This thunderstorm rolled rapidly across the bright blue sky, transforming the scattered, puffy, white clouds into a bank of dark gray in a few moments. The sudden decrease in atmospheric pressure (that’s the thing measured by barometers) that accompanied the storm sparked a sizable bout of phantom pain in my missing leg.

I wasn’t actually surprised; I have told a couple of pain doctors and other amputees that my phantom pain gets worse when it’s storming, and they all agreed that this weird phenomena is quite common among amputees. To my knowledge, no scientific evidence supports our claim, but anecdotal evidence abounds.

And during this thunderstorm, the anecdotal evidence was plentiful — that is, my missing limb hurt a lot. My traveling companion, one of my aunts, was compassionate and eager to help. Unfortunately, all I could do was wait it out, so I tried to distract myself by reading, answering some email, and then talking with my aunt.

A couple of hours later, my aunt asked, “How is your phantom pain? Are you feeling better?”

“No,” I stated, shrugging. “It’s still pretty bad.”

My aunt looked surprised by my response, and it occurred to me that I wasn’t acting like I was in pain. I mean, I wasn’t giving off any cues that the pain continued to be a problem.

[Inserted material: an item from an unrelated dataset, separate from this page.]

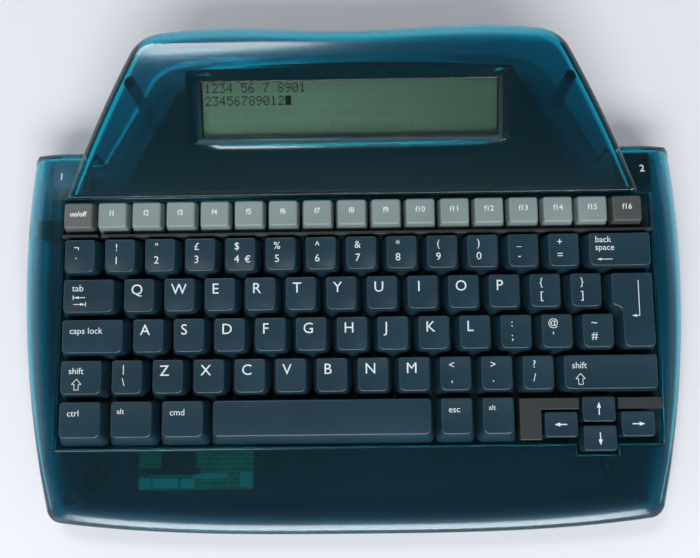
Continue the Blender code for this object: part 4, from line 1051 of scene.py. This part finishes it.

I’m not a martyr; I often let people know I am in pain by gasping when it spikes or groaning or even crying if it gets bad enough. On the other hand, I’m also pretty used to being in pain, and I don’t always bother to express the pain on my face or body if it isn’t too bad, particularly if I’m teaching or in a meeting or giving a presentation at a conference or really enjoying a conversation with a friend. It’s not that I don’t feel the pain in these instances; it is that I don’t need to perform feeling the pain.

I think that the “rate your pain on a scale of 1 to 10” is a fairly limited approach to pain assessment, but it’s all I’ve got. On a scale where 1 is a paper cut  and 10 is when (true story) the recovery room nurse shuts off your morphine drip after major orthopedic surgery because your breathing is so shallow they are afraid you will stop breathing entirely, then this phantom pain caused by the storm ranged from about a 4 to a 5. It was definitely noticeable, couldn’t nap through it, exhausting after awhile but not incapacitating, like bad menstrual cramps or walking home on a definitely-twisted-but-not-really-sprained ankle.

So the pain I felt was considerable, but at the same time, it did not necessitate an outward performance.  Not that my aunt would doubt me, but it was reasonable to assume that the pain had passed since I was sitting there without grimacing or gasping or yanking my prosthesis off to massage my leglet. A dear friend who visited earlier this summer told me that she had not realized that I was still dealing with phantom pain all these years later, until she read one of my earlier posts.

It occurred to me that involuntary expressions of pain are not my choice; when the pain gets bad enough, my body performs it whether I want to or not. And when pain first begins anew, I often frown and sigh or gasp, even if the severity remains on the lower half of the scale, signaling pain’s reappearance. But in the middle of the scale, I have some discretion, some choice over the performance.

My recognition of choice in the matter triggered my OCD-ish tendencies. Am I being dishonest if I hide the pain? Am I asking for pity if I give cues that aren’t completely necessary or involuntary? Am I just feeling sorry for myself if I let others know I am in pain? Is it possible that it helps people to be patient with me if I give them occasional reminders that I am often in pain? If I let people know I am in pain too often, will that make them not want to be around me–will they think I’m negative, whiny, needy? Will they think I’m strong or just lousy at managing a chronic pain condition?

I never pretend to be pain, but how to perform the degree of pain I experience, and whether to perform it at all, are often (but not always) a choice. I find that both comforting and a burden.